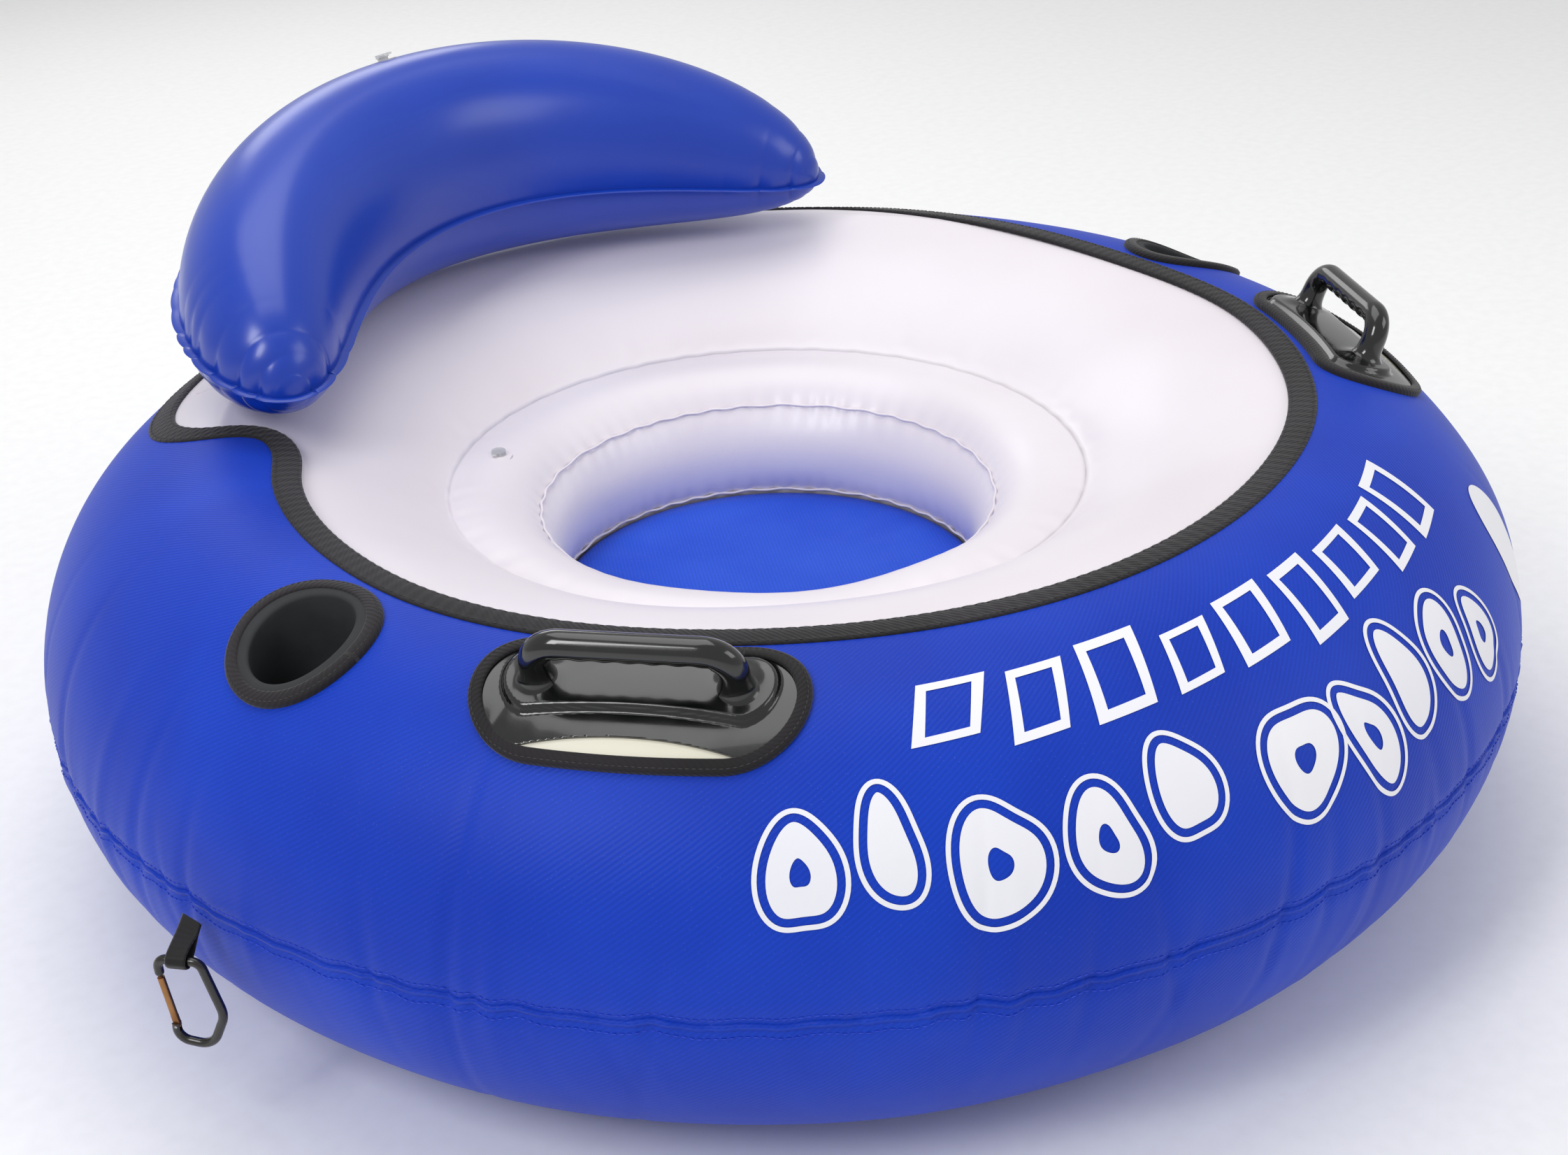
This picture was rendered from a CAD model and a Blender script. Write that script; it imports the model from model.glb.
import math
import random

import bmesh
import bpy
import numpy as np
from mathutils import Matrix, Vector


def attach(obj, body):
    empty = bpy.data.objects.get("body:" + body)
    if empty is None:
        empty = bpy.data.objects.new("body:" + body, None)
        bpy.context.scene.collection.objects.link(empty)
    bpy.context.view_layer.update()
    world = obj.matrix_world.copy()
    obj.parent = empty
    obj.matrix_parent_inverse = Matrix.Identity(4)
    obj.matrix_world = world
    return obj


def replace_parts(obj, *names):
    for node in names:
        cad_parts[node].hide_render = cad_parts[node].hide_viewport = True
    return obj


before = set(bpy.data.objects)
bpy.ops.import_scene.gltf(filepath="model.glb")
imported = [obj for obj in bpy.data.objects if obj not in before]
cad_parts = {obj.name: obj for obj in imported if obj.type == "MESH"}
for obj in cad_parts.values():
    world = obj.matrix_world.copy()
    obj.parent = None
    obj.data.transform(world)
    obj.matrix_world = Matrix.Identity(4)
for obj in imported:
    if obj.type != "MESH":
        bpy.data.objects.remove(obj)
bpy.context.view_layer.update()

MM = 0.001

# ---- the tube's own sizes, in metres, the same as in the part's source ----
RING = 0.437                   # centre of the tube's section from the ring's axis
TUBE = 0.173                   # outside of the cover round the tube
HEIGHT = 0.173                 # centre of the section above the floor
FILM = 0.1716                  # outside of the bladder inside the cover
SEAT_Y = 0.011                 # the seat well sits behind the ring's centre
OPENING = 0.432
HANDLE = (54.3, 0.497)         # bearing, distance from the ring's axis
CUP = (83.6, 0.500)
CUP_BORE = 0.037
CUP_FLOOR = 0.2246
BACK_ARC = 0.336
BACK_CENTRE = Vector((0, 0.126, 0.371))
BACK_SPREAD = math.radians(72.5)
BACK_TURN = math.radians(-5.0)
BACK_HALF_WIDTH, BACK_RISE, BACK_DROP = 0.083, 0.122, 0.0815
BACK_TILT = math.radians(10.7)
LINK = (84.0, 0.619, 0.157)    # bearing, distance and height of the webbing loop's root
LINK_FACING = 56.0             # the bearing that the loop's eye faces
LINK_REACH = 0.026


# ================= materials =================
def linear(code):
    """An sRGB hex colour as linear red, green, blue and alpha."""
    parts = [int(code[n:n + 2], 16) / 255 for n in (1, 3, 5)]
    return [c / 12.92 if c <= 0.04045 else ((c + 0.055) / 1.055) ** 2.4 for c in parts] + [1.0]


def add(tree, kind, inputs=None, **settings):
    """Adds a node with its settings; an input given a socket is linked, any other value is set."""
    made = tree.nodes.new(kind)
    for name, value in settings.items():
        setattr(made, name, value)
    for name, value in (inputs or {}).items():
        if isinstance(value, bpy.types.NodeSocket):
            tree.links.new(value, made.inputs[name])
        else:
            made.inputs[name].default_value = value
    return made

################

**Problem:** Give back all the data exactly as written.

**Solution below:**
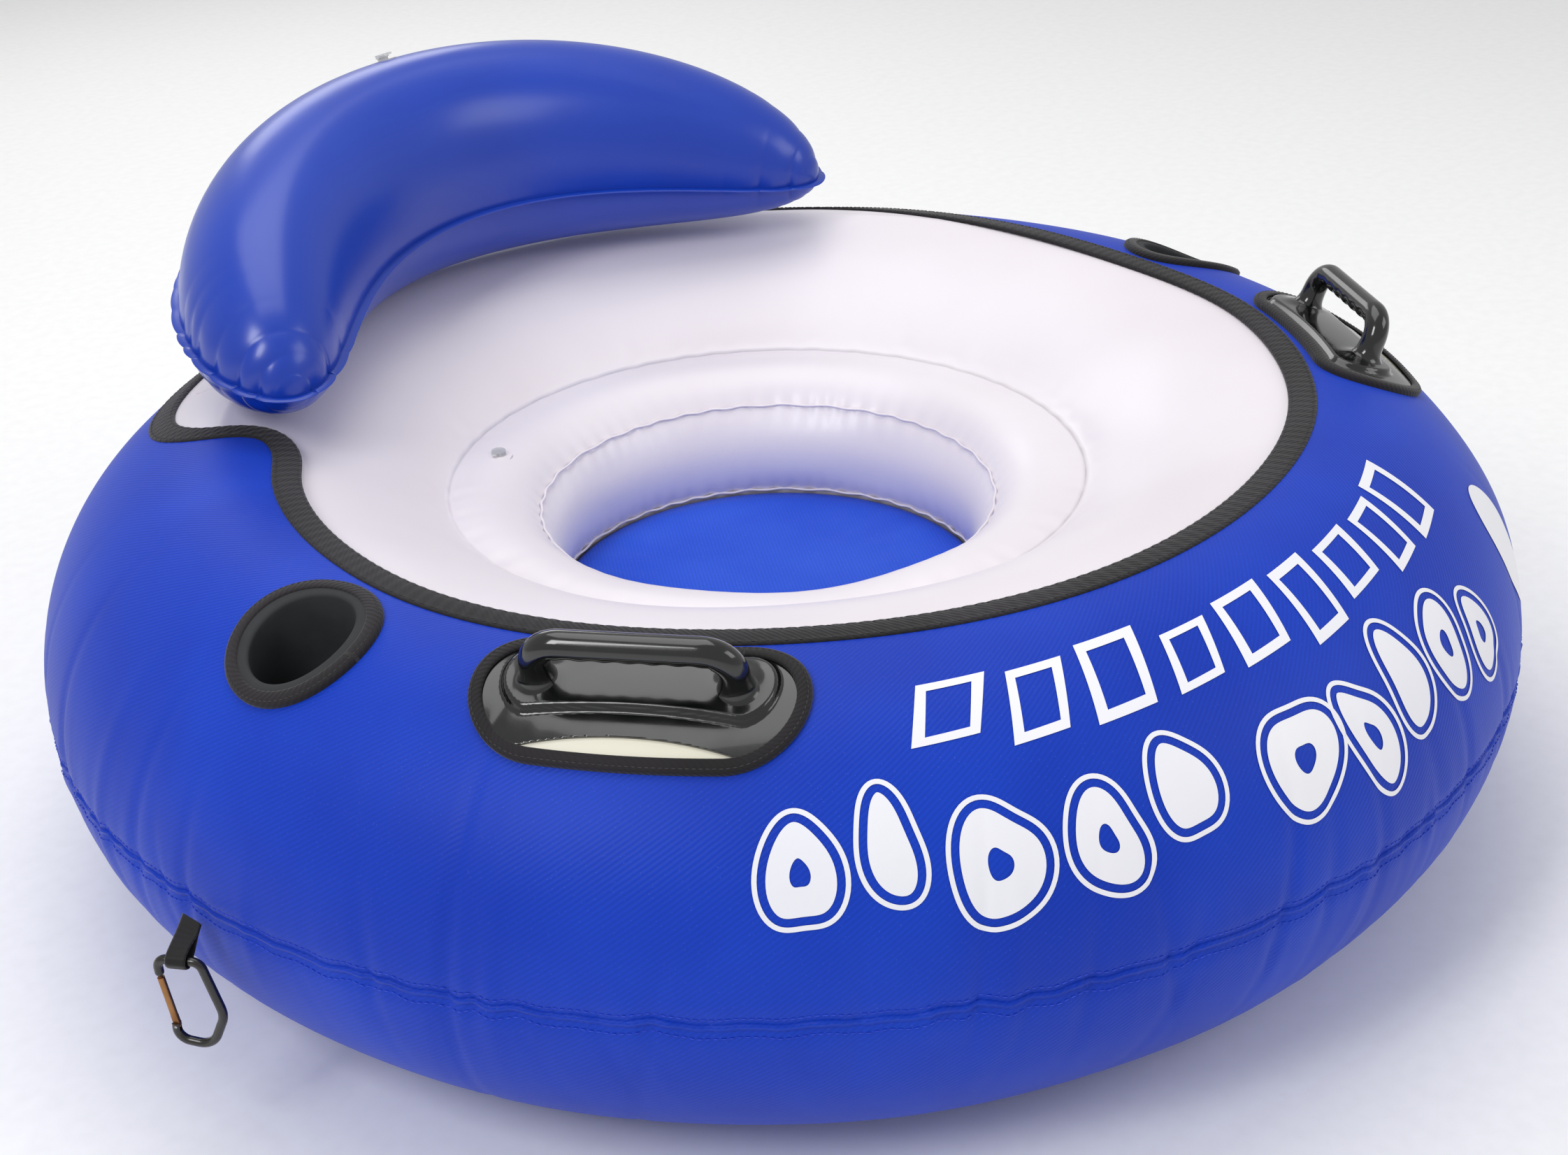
This picture was rendered from a CAD model and a Blender script. Write that script; it imports the model from model.glb.
import math
import random

import bmesh
import bpy
import numpy as np
from mathutils import Matrix, Vector


def attach(obj, body):
    empty = bpy.data.objects.get("body:" + body)
    if empty is None:
        empty = bpy.data.objects.new("body:" + body, None)
        bpy.context.scene.collection.objects.link(empty)
    bpy.context.view_layer.update()
    world = obj.matrix_world.copy()
    obj.parent = empty
    obj.matrix_parent_inverse = Matrix.Identity(4)
    obj.matrix_world = world
    return obj


def replace_parts(obj, *names):
    for node in names:
        cad_parts[node].hide_render = cad_parts[node].hide_viewport = True
    return obj


before = set(bpy.data.objects)
bpy.ops.import_scene.gltf(filepath="model.glb")
imported = [obj for obj in bpy.data.objects if obj not in before]
cad_parts = {obj.name: obj for obj in imported if obj.type == "MESH"}
for obj in cad_parts.values():
    world = obj.matrix_world.copy()
    obj.parent = None
    obj.data.transform(world)
    obj.matrix_world = Matrix.Identity(4)
for obj in imported:
    if obj.type != "MESH":
        bpy.data.objects.remove(obj)
bpy.context.view_layer.update()

MM = 0.001

# ---- the tube's own sizes, in metres, the same as in the part's source ----
RING = 0.437                   # centre of the tube's section from the ring's axis
TUBE = 0.173                   # outside of the cover round the tube
HEIGHT = 0.173                 # centre of the section above the floor
FILM = 0.1716                  # outside of the bladder inside the cover
SEAT_Y = 0.011                 # the seat well sits behind the ring's centre
OPENING = 0.432
HANDLE = (54.3, 0.497)         # bearing, distance from the ring's axis
CUP = (83.6, 0.500)
CUP_BORE = 0.037
CUP_FLOOR = 0.2246
BACK_ARC = 0.336
BACK_CENTRE = Vector((0, 0.126, 0.371))
BACK_SPREAD = math.radians(72.5)
BACK_TURN = math.radians(-5.0)
BACK_HALF_WIDTH, BACK_RISE, BACK_DROP = 0.083, 0.122, 0.0815
BACK_TILT = math.radians(10.7)
LINK = (84.0, 0.619, 0.157)    # bearing, distance and height of the webbing loop's root
LINK_FACING = 56.0             # the bearing that the loop's eye faces
LINK_REACH = 0.026


# ================= materials =================
def linear(code):
    """An sRGB hex colour as linear red, green, blue and alpha."""
    parts = [int(code[n:n + 2], 16) / 255 for n in (1, 3, 5)]
    return [c / 12.92 if c <= 0.04045 else ((c + 0.055) / 1.055) ** 2.4 for c in parts] + [1.0]


def add(tree, kind, inputs=None, **settings):
    """Adds a node with its settings; an input given a socket is linked, any other value is set."""
    made = tree.nodes.new(kind)
    for name, value in settings.items():
        setattr(made, name, value)
    for name, value in (inputs or {}).items():
        if isinstance(value, bpy.types.NodeSocket):
            tree.links.new(value, made.inputs[name])
        else:
            made.inputs[name].default_value = value
    return made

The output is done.